Let's use an analogy. Imagine you're a world-class pizza chef. Your talent is in crafting the perfect dough, balancing toppings, and creating culinary magic.
- The Old Way: Before you can make a pizza, you first have to build the oven from scratch, chop the firewood, and generate your own electricity to power the fridge. It's exhausting and has nothing to do with making great pizza.
- The Platform Way: A Platform Team comes in and builds you a state-of-the-art kitchen. The oven is pre-heated, the ingredients are prepped, the power is on, and the water is running. All you have to do is what you do best: make the pizza.
The Platform Team provides the stable, reliable "kitchen" so that developers (the chefs) can focus on creating value (the delicious pizza).
What Problems Do They Solve?
Platform teams are a direct response to the chaos I described earlier. They exist to solve a few key problems:
- Cognitive Overload: A developer's brain has finite space. Asking them to be experts in Go, Kubernetes, Terraform, network security, and observability is a recipe for burnout and mediocre results in all areas.
- Reinventing the Wheel: Without a platform, every team builds its own deployment pipeline, its own monitoring setup, its own infrastructure. This is a massive waste of time and leads to a chaotic mess of inconsistent, snowflake systems.
- Slow Delivery: When every deployment is a week-long research project, you can't ship features fast. Businesses lose their competitive edge.
- Security & Compliance Nightmares: With dozens of teams doing their own thing, ensuring everyone is following security best practices is nearly impossible. It's like herding cats in a yarn factory.
Show Me the Magic! A Before-and-After Example
Let's see what this looks like in practice. Alex wants to deploy that new microservice.
Before: The DIY Infrastructure-as-Code Jungle
Alex would have to write (or copy-paste and pray) a massive Terraform file.
terraform# alex-service-infrastructure.tf # Oh boy, here we go... resource "aws_iam_role" "task_role" { ... } resource "aws_iam_policy" "task_policy" { ... } resource "aws_ecs_cluster" "main" { ... } resource "aws_ecs_task_definition" "my_app" { family = "my-app" network_mode = "awsvpc" requires_compatibilities = ["FARGATE"] cpu = 256 memory = 512 # ... and about 50 more lines of configuration } resource "aws_ecs_service" "my_app_service" { # ... another 30 lines of networking, load balancers, etc. } resource "aws_db_instance" "my_db" { # ... and another 40 lines for the database } # Don't forget logging, alarms, and a CI/CD pipeline...
This is a simplified example. Real-world files can be hundreds of lines long. It's powerful, but it's a lot for a developer to manage just to run their app.

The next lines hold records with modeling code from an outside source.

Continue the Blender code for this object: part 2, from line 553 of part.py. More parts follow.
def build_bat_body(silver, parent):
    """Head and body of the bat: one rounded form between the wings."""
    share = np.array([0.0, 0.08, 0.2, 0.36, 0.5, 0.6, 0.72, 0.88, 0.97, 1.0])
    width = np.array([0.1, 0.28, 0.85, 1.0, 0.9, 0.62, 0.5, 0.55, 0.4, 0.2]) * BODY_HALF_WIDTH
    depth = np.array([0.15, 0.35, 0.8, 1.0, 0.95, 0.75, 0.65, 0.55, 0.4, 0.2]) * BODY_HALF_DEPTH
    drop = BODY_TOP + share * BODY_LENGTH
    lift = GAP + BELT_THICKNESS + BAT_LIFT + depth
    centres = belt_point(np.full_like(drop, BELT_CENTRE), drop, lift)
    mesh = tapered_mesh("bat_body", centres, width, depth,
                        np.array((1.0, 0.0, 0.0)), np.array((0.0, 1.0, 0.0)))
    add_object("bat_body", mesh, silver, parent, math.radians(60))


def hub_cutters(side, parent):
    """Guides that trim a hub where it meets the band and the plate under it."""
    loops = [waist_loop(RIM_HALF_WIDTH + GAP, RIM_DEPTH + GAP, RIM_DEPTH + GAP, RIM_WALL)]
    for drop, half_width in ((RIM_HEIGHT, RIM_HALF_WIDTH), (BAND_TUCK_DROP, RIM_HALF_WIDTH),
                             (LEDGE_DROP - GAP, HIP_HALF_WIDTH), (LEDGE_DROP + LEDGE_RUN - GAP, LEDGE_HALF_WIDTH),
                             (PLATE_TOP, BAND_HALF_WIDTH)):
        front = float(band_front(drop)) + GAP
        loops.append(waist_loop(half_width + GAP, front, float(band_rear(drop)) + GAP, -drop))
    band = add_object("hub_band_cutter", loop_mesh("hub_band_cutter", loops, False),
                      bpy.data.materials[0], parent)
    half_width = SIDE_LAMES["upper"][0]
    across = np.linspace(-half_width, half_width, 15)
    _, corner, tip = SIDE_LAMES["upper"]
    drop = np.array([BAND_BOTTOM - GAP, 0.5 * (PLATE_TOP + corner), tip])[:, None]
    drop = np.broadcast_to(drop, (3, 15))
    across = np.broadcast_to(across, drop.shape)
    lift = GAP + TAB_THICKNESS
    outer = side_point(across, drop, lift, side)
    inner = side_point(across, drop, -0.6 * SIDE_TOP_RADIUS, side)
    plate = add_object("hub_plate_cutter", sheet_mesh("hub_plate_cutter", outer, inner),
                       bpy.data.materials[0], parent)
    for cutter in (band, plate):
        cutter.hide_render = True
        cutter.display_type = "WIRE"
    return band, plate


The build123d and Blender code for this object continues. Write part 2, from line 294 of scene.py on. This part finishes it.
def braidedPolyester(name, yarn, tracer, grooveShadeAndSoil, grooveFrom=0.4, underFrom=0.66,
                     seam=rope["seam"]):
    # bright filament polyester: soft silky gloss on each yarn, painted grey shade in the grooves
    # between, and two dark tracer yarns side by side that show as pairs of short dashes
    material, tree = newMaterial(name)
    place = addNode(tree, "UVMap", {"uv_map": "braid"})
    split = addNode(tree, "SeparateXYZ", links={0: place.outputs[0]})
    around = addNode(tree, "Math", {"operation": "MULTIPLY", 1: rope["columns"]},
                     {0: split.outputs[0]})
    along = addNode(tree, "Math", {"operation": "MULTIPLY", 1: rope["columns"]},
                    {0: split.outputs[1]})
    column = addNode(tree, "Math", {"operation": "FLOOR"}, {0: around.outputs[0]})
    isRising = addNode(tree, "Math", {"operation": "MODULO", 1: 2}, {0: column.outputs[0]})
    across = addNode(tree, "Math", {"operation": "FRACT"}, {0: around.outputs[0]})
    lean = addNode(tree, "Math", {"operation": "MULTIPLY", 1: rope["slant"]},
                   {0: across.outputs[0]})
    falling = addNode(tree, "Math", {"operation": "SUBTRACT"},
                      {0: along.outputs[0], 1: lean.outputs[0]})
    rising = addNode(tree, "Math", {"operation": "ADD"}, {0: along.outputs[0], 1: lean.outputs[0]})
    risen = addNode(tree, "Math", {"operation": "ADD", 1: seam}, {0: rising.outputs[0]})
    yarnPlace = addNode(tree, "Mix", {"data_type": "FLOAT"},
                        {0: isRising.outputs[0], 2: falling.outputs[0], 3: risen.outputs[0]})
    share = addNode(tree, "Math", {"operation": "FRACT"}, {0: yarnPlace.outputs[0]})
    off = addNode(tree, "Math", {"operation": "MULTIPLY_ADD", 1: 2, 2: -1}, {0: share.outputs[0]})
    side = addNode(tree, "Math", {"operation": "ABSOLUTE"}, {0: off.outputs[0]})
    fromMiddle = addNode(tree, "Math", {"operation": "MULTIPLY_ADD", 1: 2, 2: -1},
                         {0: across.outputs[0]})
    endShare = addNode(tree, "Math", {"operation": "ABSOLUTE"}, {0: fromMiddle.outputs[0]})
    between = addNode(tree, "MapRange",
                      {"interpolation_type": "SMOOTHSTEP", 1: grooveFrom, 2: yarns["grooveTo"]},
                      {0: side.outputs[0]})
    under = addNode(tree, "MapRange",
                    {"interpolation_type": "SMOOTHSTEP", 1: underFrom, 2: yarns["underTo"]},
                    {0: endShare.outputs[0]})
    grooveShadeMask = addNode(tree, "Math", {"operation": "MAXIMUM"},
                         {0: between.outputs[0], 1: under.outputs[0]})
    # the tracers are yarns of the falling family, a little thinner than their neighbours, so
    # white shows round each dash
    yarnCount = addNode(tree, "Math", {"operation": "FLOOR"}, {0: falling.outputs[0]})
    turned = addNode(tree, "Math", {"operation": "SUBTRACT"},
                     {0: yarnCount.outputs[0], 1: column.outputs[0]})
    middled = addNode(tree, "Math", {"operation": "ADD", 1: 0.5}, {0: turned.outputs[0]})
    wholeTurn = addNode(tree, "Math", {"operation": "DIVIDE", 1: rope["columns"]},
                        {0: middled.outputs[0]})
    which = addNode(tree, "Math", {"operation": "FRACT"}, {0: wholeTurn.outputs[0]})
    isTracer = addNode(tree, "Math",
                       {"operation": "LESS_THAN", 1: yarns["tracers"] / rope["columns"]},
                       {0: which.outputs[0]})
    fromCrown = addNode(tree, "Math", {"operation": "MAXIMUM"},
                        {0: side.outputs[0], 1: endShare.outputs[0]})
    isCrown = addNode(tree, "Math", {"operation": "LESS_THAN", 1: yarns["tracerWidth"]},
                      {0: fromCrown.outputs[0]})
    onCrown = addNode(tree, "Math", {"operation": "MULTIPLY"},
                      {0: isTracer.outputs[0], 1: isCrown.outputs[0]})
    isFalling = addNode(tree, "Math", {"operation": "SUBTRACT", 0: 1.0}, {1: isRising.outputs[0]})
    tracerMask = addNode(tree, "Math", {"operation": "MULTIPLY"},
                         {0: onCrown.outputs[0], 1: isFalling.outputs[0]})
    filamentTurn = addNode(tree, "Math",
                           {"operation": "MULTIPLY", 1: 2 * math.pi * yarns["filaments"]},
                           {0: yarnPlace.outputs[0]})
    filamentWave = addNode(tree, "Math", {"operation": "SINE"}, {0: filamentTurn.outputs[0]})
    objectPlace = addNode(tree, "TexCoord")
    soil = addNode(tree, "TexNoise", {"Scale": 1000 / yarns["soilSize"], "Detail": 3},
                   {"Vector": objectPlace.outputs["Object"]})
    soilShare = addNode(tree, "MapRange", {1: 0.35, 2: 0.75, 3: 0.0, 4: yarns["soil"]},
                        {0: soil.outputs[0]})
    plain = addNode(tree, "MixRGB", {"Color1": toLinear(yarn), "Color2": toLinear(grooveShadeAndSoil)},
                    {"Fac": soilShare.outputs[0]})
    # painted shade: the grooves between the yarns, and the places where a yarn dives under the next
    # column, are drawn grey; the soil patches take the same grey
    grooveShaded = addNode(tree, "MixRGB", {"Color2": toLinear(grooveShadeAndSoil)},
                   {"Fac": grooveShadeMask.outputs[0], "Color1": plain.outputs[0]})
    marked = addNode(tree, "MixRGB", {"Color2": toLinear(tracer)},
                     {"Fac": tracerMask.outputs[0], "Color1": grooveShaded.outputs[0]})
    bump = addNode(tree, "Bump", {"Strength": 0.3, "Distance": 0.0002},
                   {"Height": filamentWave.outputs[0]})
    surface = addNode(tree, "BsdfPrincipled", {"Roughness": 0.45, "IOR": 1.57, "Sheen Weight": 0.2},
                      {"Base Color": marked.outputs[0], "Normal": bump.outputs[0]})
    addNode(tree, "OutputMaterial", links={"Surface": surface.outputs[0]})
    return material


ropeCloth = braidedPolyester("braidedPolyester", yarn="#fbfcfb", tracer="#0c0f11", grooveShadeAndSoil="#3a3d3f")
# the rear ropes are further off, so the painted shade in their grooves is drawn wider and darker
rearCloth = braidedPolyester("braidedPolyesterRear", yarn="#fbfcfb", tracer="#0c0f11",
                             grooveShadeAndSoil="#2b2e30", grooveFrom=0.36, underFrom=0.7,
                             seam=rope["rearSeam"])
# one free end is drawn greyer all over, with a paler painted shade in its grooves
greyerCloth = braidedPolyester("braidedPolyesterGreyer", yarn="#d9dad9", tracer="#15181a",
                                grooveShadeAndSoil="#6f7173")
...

After: The Paved Road of the Platform
With a Platform Team, Alex just needs to define what their service needs in a simple manifest file.

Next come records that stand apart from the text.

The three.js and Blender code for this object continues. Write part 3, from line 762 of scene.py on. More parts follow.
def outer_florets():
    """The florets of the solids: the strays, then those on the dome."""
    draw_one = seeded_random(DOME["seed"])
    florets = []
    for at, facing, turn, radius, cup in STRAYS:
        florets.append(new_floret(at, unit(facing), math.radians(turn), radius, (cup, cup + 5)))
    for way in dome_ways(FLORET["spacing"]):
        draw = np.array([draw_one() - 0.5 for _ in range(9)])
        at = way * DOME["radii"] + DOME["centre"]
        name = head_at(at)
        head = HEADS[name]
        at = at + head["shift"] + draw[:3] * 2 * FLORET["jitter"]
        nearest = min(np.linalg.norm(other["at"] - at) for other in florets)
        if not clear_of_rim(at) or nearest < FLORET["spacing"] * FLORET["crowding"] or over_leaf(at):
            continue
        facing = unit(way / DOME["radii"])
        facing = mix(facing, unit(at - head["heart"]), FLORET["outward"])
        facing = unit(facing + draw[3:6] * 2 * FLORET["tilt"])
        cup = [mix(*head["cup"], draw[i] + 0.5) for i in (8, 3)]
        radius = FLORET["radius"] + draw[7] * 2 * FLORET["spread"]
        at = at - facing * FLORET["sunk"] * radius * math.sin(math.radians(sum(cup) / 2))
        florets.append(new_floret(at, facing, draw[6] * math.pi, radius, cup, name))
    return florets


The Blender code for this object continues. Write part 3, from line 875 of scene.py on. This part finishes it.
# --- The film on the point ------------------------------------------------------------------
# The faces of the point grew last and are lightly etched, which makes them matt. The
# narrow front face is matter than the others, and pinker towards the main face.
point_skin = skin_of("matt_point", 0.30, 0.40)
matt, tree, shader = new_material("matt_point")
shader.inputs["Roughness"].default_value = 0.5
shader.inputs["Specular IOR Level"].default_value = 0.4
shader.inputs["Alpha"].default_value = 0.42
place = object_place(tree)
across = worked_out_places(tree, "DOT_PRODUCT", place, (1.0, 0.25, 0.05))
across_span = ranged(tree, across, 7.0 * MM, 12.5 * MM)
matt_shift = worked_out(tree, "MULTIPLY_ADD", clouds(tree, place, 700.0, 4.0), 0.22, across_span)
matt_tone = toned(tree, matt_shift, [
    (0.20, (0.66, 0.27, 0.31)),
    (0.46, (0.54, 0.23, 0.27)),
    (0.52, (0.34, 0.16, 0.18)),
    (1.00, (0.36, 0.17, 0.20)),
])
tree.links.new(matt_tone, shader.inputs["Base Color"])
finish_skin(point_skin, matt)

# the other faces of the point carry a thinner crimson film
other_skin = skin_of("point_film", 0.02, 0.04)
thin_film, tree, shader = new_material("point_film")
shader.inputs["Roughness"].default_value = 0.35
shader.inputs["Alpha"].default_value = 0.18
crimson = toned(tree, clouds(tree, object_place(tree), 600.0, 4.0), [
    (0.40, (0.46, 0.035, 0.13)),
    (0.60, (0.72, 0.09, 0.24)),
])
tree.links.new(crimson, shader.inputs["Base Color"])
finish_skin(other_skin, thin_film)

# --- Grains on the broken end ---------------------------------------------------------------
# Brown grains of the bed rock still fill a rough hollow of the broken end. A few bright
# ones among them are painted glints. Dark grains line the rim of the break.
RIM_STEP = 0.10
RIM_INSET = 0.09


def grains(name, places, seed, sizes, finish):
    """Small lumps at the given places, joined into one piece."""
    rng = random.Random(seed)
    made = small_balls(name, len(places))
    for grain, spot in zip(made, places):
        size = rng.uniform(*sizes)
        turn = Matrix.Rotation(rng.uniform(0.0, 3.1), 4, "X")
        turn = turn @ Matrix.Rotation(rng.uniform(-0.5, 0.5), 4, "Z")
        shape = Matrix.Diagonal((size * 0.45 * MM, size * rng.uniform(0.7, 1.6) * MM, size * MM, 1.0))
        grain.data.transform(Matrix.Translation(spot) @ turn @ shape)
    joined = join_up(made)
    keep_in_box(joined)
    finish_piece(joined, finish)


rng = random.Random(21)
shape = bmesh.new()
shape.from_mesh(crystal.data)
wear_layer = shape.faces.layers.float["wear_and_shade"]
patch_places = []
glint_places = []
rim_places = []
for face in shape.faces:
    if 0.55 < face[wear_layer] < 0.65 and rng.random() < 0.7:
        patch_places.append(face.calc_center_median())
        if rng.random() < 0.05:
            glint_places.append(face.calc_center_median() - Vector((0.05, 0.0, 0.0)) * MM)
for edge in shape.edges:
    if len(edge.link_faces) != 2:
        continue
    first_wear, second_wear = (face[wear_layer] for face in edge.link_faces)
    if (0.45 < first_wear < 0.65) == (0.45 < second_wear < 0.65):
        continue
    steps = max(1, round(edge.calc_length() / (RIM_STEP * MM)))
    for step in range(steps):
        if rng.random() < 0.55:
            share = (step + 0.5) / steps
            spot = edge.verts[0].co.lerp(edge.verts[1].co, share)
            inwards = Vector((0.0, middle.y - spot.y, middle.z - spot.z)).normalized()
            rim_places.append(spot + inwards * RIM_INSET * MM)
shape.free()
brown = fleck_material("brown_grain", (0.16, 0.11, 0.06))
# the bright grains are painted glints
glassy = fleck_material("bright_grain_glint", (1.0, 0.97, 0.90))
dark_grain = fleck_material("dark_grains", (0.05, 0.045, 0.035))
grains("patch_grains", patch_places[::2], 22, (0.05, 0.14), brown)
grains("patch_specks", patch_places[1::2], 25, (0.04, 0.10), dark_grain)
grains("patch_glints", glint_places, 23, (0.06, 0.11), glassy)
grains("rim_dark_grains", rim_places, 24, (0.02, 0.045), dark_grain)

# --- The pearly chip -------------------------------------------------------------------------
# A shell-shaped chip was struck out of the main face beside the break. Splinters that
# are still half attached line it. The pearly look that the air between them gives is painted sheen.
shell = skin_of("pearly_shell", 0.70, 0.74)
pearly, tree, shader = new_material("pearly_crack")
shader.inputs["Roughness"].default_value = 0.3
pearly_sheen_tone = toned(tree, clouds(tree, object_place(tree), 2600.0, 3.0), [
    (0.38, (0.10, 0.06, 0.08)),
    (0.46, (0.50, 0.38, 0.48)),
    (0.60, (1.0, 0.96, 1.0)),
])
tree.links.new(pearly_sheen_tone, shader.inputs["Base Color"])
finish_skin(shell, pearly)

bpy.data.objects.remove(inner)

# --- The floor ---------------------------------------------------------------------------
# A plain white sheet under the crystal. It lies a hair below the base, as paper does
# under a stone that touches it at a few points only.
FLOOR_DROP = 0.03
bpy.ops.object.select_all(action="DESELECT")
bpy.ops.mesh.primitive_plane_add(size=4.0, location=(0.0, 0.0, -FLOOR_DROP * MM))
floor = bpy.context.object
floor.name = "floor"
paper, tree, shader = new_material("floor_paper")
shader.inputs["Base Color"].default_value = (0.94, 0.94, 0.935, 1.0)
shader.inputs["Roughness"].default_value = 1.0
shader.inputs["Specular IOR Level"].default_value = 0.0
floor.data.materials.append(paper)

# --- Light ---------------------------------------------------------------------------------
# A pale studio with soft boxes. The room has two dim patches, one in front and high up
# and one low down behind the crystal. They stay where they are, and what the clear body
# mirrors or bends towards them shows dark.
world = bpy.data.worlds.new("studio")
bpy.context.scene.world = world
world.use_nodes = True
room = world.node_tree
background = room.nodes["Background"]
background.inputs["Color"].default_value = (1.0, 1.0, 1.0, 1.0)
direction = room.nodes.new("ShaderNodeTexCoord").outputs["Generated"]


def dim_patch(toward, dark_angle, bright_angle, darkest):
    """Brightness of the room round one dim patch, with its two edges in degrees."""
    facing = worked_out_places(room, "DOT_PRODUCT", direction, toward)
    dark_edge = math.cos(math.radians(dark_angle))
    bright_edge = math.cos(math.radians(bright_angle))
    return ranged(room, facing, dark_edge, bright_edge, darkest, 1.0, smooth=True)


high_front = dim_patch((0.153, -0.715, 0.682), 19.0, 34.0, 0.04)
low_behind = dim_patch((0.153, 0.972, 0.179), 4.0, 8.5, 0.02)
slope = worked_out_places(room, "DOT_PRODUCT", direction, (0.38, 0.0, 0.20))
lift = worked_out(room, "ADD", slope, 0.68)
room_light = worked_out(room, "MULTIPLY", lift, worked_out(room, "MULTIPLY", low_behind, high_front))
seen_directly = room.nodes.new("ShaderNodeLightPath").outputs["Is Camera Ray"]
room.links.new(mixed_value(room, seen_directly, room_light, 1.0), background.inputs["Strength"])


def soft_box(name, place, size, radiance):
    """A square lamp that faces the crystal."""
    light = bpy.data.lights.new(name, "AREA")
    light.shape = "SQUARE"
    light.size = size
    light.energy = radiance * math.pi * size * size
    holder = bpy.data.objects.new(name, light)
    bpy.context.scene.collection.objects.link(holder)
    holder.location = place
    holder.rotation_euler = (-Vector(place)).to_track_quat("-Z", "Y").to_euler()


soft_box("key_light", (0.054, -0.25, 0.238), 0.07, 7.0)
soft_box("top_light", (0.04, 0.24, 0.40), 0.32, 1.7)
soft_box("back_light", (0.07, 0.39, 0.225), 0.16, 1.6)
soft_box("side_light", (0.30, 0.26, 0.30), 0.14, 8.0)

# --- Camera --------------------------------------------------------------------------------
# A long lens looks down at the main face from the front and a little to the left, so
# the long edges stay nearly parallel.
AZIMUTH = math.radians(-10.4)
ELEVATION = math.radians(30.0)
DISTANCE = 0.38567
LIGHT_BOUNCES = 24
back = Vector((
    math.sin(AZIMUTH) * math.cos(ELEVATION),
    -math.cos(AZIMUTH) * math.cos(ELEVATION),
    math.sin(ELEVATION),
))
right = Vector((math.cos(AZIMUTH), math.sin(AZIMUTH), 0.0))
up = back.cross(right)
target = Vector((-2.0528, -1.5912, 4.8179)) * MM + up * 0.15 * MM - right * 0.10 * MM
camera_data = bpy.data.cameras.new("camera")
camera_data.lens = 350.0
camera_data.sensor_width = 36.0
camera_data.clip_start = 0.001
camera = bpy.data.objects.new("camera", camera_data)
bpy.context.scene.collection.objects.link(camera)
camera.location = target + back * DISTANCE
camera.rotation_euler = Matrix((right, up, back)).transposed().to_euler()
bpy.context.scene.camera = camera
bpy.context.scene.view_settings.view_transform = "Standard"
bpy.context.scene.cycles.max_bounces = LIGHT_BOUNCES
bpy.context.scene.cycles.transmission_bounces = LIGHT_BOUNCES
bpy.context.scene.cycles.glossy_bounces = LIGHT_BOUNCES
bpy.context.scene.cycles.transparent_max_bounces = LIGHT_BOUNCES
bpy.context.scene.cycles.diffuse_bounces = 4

yaml# my-awesome-service.yaml apiVersion: our-platform.com/v1 kind: Application metadata: name: my-awesome-service owner: team-phoenix spec: language: golang port: 8080 resources: cpu: "250m" memory: "512Mi" database: type: postgres size: small cache: type: redis
Alex commits this file to a git repository. That's it. The platform takes over.
Behind the scenes, automation pipelines read this file and translate it into all that complex Terraform or Kubernetes YAML. It provisions the database, sets up the load balancer, configures the CI/CD pipeline to build and deploy the code, and automatically wires up logging and monitoring.
Alex declared the "what" (I need a small Postgres database), and the platform handled the "how". This is the core magic of a platform team: abstraction and automation.
"Wait, Isn't This Just DevOps?"
That's a great question! The answer is yes and no.
DevOps is a culture and a philosophy. It's about breaking down the walls between development and operations to improve collaboration and speed. The mantra is "You build it, you run it."
A Platform Team is a specific implementation of the DevOps philosophy at scale. It enables "You build it, you run it" by giving teams the self-service tools to actually run their stuff without needing a PhD in cloud infrastructure.
It's the evolution from:
You build it, you run it (and good luck with that!)
to
You build it, you run it... on our awesome platform that makes running it easy, safe, and secure.
The Takeaway
The rise of Platform Teams isn't just another buzzword. It's a fundamental shift in how modern tech companies operate. By treating your internal platform as a product with your developers as customers, you can:
- Increase Velocity: Ship features faster.
- Improve Reliability: Use standardized, battle-tested components.
- Strengthen Security: Build security in from the start.
- Boost Developer Happiness: Let developers do what they love—write code.